Não há como evitá-los
J.J. Camargo é
cirurgião e chefe do Setor de Transplante
da Santa Casa de
Misericórdia
Os chatos têm passe livre e
circulam em todas as áreas e se sentem perfeitamente à vontade porque possuem
aquela leveza que lhes confere a completa falta de autocrítica. A julgar pela
frequência com que renomados cronistas têm se ocupado em descrevê-los, a legião
é enorme e de distribuição universal.
Na medicina, a variedade é imensa, e
quando um grupo de médicos começa a descrever os modelos, percebe-se claramente
que eles se repetem como padrões de comportamento. Há o chato de consultório e
o chato do hospital, há o chato do convênio e o muito chato que se diz amigo do
dono do convênio, todos com características próprias e arrasadoras.
O chato do consultório, solicitado a
contar a sua história, nunca sabe por onde começar, mas quando finalmente
embala, não para mais e se prende a detalhes irritantes e inúteis.
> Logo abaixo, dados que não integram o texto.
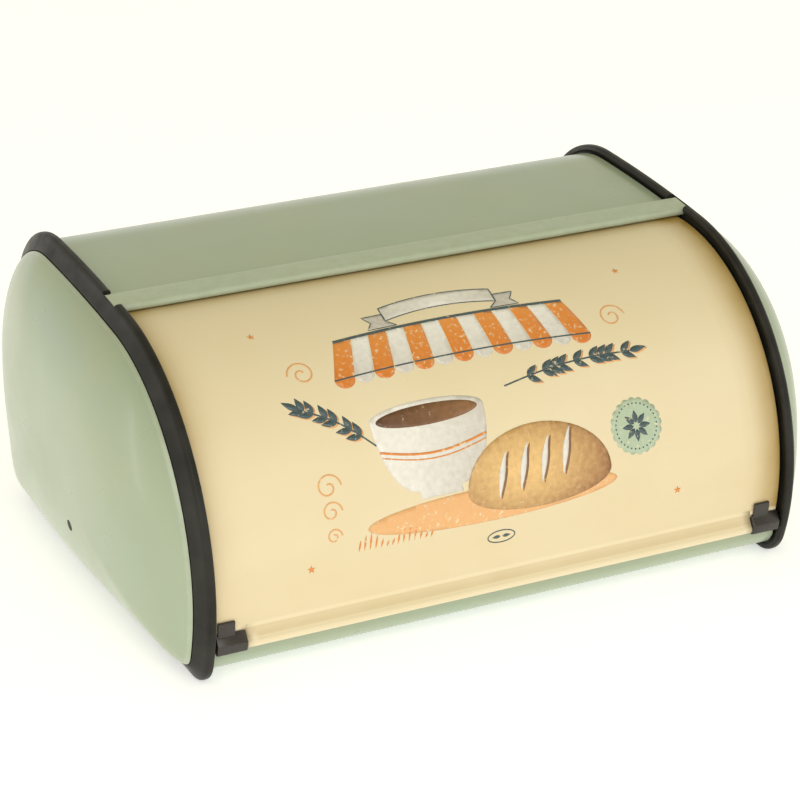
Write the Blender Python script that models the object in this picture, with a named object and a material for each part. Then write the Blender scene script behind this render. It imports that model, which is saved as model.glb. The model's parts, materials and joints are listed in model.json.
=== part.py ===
"""Bread box with a roll top, as separate pieces on one lid hinge.

Units are metres. +X runs along the width, the front faces -Y, and +Z is up.
The origin is at the centre of the footprint, on the surface that the box stands on.
Angles in the side view are degrees: 0 points to the rear, 90 up and 180 to the front.
"""
import math

import bmesh
import bpy
from mathutils import Vector

# Driving dimensions of the side outline, which is the crest of the trim rings.
DEPTH = 0.285
FRONT_RADIUS = 0.121
PIVOT_Z = 0.0525
FRONT_FOOT_RADIUS = 0.020
REAR_TOP_RADIUS = 0.071
REAR_FOOT_RADIUS = 0.024
FRONT_ARC_END = 96.6
TOP_ARC_END = 91.3

# Driving dimensions across the width.
RING_INNER_X = 0.170
COVER_RIM_X = 0.1788
COVER_BULGE = 0.027
COVER_FULLNESS = 3.7
COVER_SHOULDER = 0.7
COVER_THICKNESS = 0.0008
COVER_MIDDLE = (0.125, 0.078)

# Sheet metal, and how far each sheet lies inside the trim's crest.
SHEET = 0.0007
SHELL_INSET = 0.005
COVER_INSET = 0.0098
GAP = 0.0003

# Lid, as radii from the pivot and angles above the front horizontal.
LID_RADIUS = FRONT_RADIUS - 0.0062
LID_HALF_WIDTH = 0.1694
LID_FLANGE_RADIUS = LID_RADIUS - 0.010
LID_LOW = -12.0
LID_HIGH = 98.0
LIP_HALF_WIDTH = 0.1517
LIP_STEP_RADIUS = LID_RADIUS + 0.0004
LIP_RADIUS = LID_RADIUS + 0.0024
LIP_STEP_ANGLE = -12.4
LIP_ANGLE = -14.4
LIP_BEAD_RADIUS = 0.0024
LIP_ROLL = (95.0, 330.0)
LIP_ROOT_LEAD = 0.7

# Flattened roll along the front of the fixed top, and the upstand at the front of the floor.
NOSE_ANGLE = 91.0
NOSE_BEAD_RADIUS = 0.0021
NOSE_CENTRE_RADIUS = LID_RADIUS + 0.0030
NOSE_FLAT = 0.0115
NOSE_HALF_WIDTH = 0.1743
NOSE_LEAD = 0.003
NOSE_ROOT = -25.0
NOSE_OPENING = 20.0
NOTCH_DEPTH_X = 0.1748
NOTCH_RISE = 0.008
NOTCH_CLEARANCE = 2 * GAP
UPSTAND_RADIUS = LID_RADIUS - 0.0027
UPSTAND_ANGLE = -13.6

# Caps on the ends of the lip: two identical mouldings, each with its tab near its left end.
# Sections are (above the lid's face, degrees above the lip).
CAP_INNER_X = 0.152
CAP_OUTER_X = 0.1690
CAP_TAB_OFFSET = 0.0012
CAP_TAB_WIDTH = 0.0096
CAP_BODY = (
    (0.0004, 3.9), (0.0032, 2.7), (0.0058, 1.6), (0.0060, -0.9),
    (0.0047, -1.6), (0.0010, -1.4), (-0.0006, 0.2), (0.0004, 1.4),
)
CAP_TAB = ((0.00038, 7.4), (0.0017, 7.2), (0.0020, 3.0), (0.00042, 2.4))

# Pivots and lid arms.
PIN_RADIUS = 0.0023
PIN_HEAD_RADIUS = 0.0029
PIN_HOLE_RADIUS = 0.0026
COVER_HOLE_RADIUS = 0.0032
PIN_INNER_X = 0.1631
PIN_HEAD_LENGTH = 0.0018
BUSH_RADIUS = 0.0050
BUSH_INNER_X = 0.1684
BUSH_COVER_CLEARANCE = 0.0030
WASHER_RADIUS = 0.0070
WASHER_X = (0.1657, 0.1667)
RETAINER_RADIUS = 0.0055
RETAINER_X = (0.1639, 0.1654)
ARM_X = (0.1670, 0.1681)
ARM_HUB_RADIUS = 0.011
ARM_FOOT_RADIUS = LID_RADIUS - 0.002
ARM_ANGLE = 42.0
ARM_FOOT_HALF_ANGLE = 13.0
RIVET_RADIUS = 0.0015
RIVET_HEAD_RADIUS = 0.0030
RIVET_HOLE_RADIUS = 0.0018
RIVET_CENTRE_RADIUS = LID_RADIUS - 0.0058
RIVET_X = (0.1659, 0.1667, 0.1697, 0.1704)
RIVET_EDGE_ANGLE = 4.0

# Steps round each arc of the side outline, from the front foot to the rear foot.
OUTLINE_STEPS = (5, 20, 3, 10, 5)
ROUND_STEPS = 24
LID_STEPS = 30
NOSE_STEPS = 10
LIP_STEPS = 12
HUB_STEPS = 12
FOOT_STEPS = 8
DOME_RINGS = 8
COVER_LONGEST_RUN = 0.020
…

Como o chato
internacional: “A primeira vez que eu senti esta dor, eu estava no Egito, não,
não, não, no Marrocos, em 1991” .
Este chato quase sempre é casado com uma chata minuciosa e perfeccionista: “Queriiido,
a gente esteve no Marrocos em 1995, lembra?”.
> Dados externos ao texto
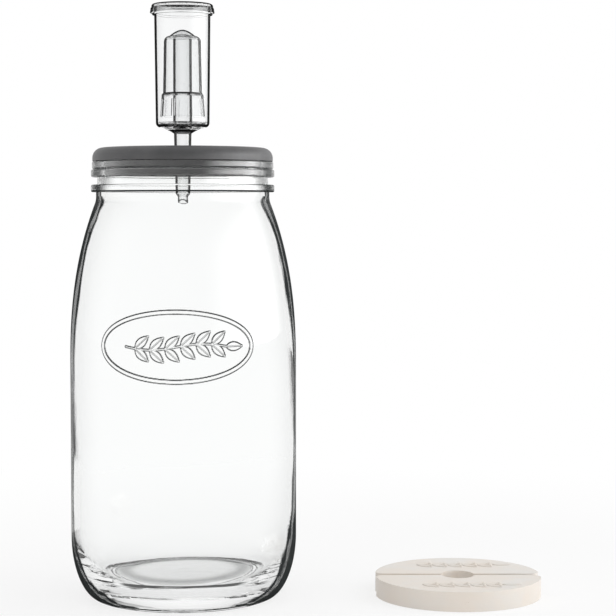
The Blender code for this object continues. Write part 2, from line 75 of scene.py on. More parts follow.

Um chato mais raro, mas muito
interessante, é aquele que conta a história olhando para a mulher, buscando a
aprovação dela, e eles acabam debatendo sintomas, como se o médico tivesse
saído da sala. O chato rancoroso quase sempre é uma mulher, e antes de começar
a consulta, já anuncia: “Na semana passada, consultei com o Doutor Fulano. Esse
se acha muito, nem me olhou, que homem nojento!”.
Um bem comum é o chato que senta na
frente do médico, com uma enorme sacola desordenada nas mãos e fica
selecionando quais exames, na opinião especializada dele, vale a pena mostrar
para este infeliz que ele veio consultar: “Este aqui é do coração, então não
adianta lhe mostrar... Este aqui também não é da sua área...”.
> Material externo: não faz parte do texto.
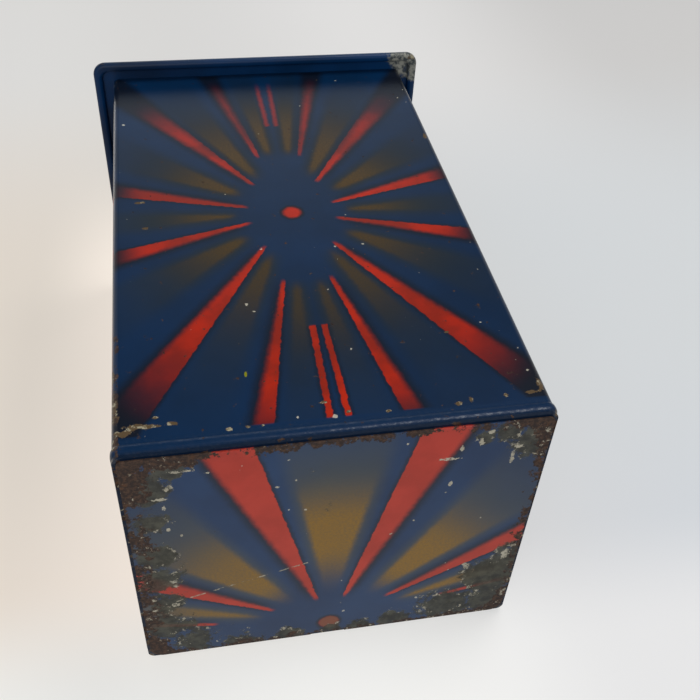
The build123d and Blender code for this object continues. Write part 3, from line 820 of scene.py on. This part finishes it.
# ---------------- head, cap and hair, in mm
HEAD_HEIGHT = 54.8
HEAD_PROFILE = [
    (0, 9), (4, 8.6), (7.4, 8.9), (9.2, 11), (13.6, 14.2), (20, 18.2), (27.7, 20.3),
    (35, 20.2), (42, 18.4), (48.4, 14.8), (52.8, 9), (HEAD_HEIGHT, 1.2),
]
EYE_X, EYE_Z = 7.4, 98.4
BROW_X = 7.6
SMILE_Z, SMILE_BEND = 83.2, 0.05  # the smile's middle, and how fast it rises with x squared
EAR_INSET, EAR_Y, EAR_Z = 5.2, 0.6, 93.6
CAP_RADIUS, CAP_RISE = 20.9, 26.1
# the rolled edge as (outwards from the cap's radius, upwards from its foot), and the side's
# (rise, radius) above that edge
CAP_ROLL = [
    (0, 1.6), (0.3, 0.5), (1, 0.12), (1.8, 0.5), (2.1, 1.3), (1.8, 2.1), (1.2, 2.6), (0.5, 2.9),
]
ROLL_TOP = CAP_ROLL[-1][1]
CAP_SIDE = [
    (0, 21.3), (3, 21), (6, 19.8), (9, 17.9), (12, 15.5), (16, 12), (20, 8.7),
    (24, 5.3), (CAP_RISE, 3.5),
]
CAP_STITCHES = 44
BOBBLE_STRANDS, BOBBLE_SEED = 620, 5
HAIR_STRANDS, HAIR_SEED = 190, 11


def mound(x, z, at_x, at_z, wide, tall=None):
    """1 at a place, dying away round it."""
    return math.exp(-((x - at_x) / wide) ** 2 - ((z - at_z) / (tall or wide)) ** 2)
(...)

Há o chato chantagista: “Doutor, antes
de começar, queria lhe dizer que eu faltei ao trabalho para consultar, e como o
senhor atrasou quase uma hora, não vai adiantar eu voltar lá. Imagino que o
senhor não vai se negar a me dar um atestado para o dia inteiro, pois não?”.
Outro chato frequente é o intimidador:
“Já vou lhe avisando que o meu caso não é fácil. O senhor é o oitavo médico que
eu consulto e, até agora, nada”. (Quer dizer: “Ninguém se surpreenderá se o
senhor também errar!”).
O desconfiado é indefectível: “O
senhor já fez esta operação antes?”. Talvez o mais difícil seja o incrédulo
intimista: “Vim ouvir a sua opinião, mas já vou adiantando: eu não acredito que
tenha um câncer porque não sinto nada, e ninguém conhece meu corpo melhor do
que eu!”. Neste grupo, um chato mais refinado chamaria o corpo de
"organismo."
Se você veio até este parágrafo, vou
ter de explicar: esta coluna tem um tamanho pré-estabelecido, ao contrário do
universo dos chatos. Pode parecer chato, mas vou ter de parar por aqui.